Obviously, your taste for reading material runs more to short stories than to novels, more to Reader's Digest than to Collier's, and more to billboards than to newspapers. Quality takes time, Bunky. You can't make an omelet without breaking some eggs, and you can't write well without using words.

"I understand that your were trying to insult me, but I have to wade through your blather to get to your point."

No. It is not 'wading through blather.' It is 'reading.' Engaging in it could only help you. And do bear in mind that 'reading' does not mean simply 'seeing the words on the page.' It means that in addition to understanding and comprehending what they say, both literally and in context.

I can help you with this if it is too hard for you. Which it appears to be.

"There is not much to disagree with someone who just spends all of their waking hours following Ain't around, posting longwinded but dimwitted responses to him."

Multiple errors, troll. Let's recap.

1) I don't spend all of my waking hours on the Net, let alone posting at Ain't.

2) The fact that you read and write poorly does not mean that an erudite reader and writer (such as myself) is long-winded.

3) My responses are not dimwitted -- quite the contrary.

4) There is plenty to respond to in my posts; you simply choose not to respond. Possibly because you know I'd embarrass you worse than I already am.

"Bringing out the sock puppets are we?"

Nope. I didn't post that. Don't you recognize my writing style? Besides, I know how to use ellipses correctly, and that writer apparently did not.

-- Already Done Happened (oh.yeah@it.did.com), June 08, 2001.


You got way too much time on your hands boy.

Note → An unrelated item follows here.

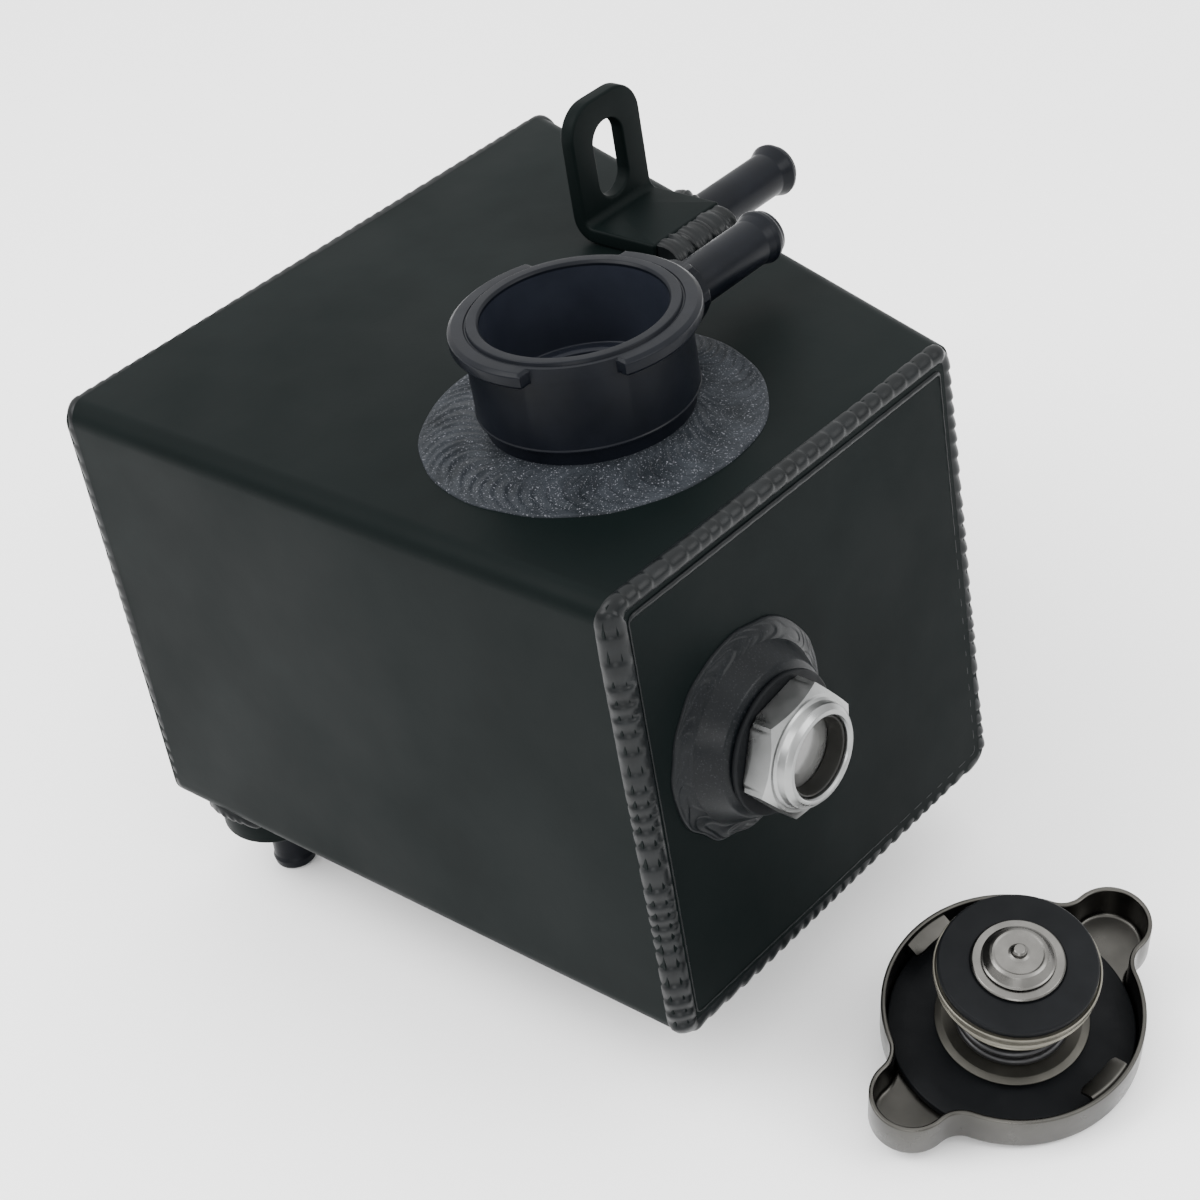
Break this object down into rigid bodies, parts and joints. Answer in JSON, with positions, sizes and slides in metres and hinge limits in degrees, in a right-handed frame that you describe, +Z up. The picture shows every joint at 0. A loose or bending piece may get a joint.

Push away from the keyboard and try getting laid once in while, if you can.

-- Lay Down (on@the.couch), June 08, 2001.

ADH,

I am glad that I can be of ammusement to you (although I suspect that watching your next door neighbor mowing his lawn would also be highly amusing to you).

I do have to give you credit in that you do put a lot of thought and effort into all of your posts, which unfortunately I do not have the time to do right now, as I need to be getting to work.

Seeing that you took the time to respond to every one of my remarks, I will repay you the favor. You will have to wait anticipatingly though until tomorrow, unfortunately.

I will leave you with this: odiferous was a correct adjective to use in that sentence. Perhaps a bit redunant as I also used the word odor, but definately within the bounds of correct English grammar. Now I realize that your Elementary School Edition of Webster's Dictionary does not contain the word, but let us be frank, it does not contain an entire plethora of words. This could be why you have difficulty reading and understanding peoples' posts. You think they are making up words when in reality, they are only using words that only someone who made it past the 8th grade could understand. :-)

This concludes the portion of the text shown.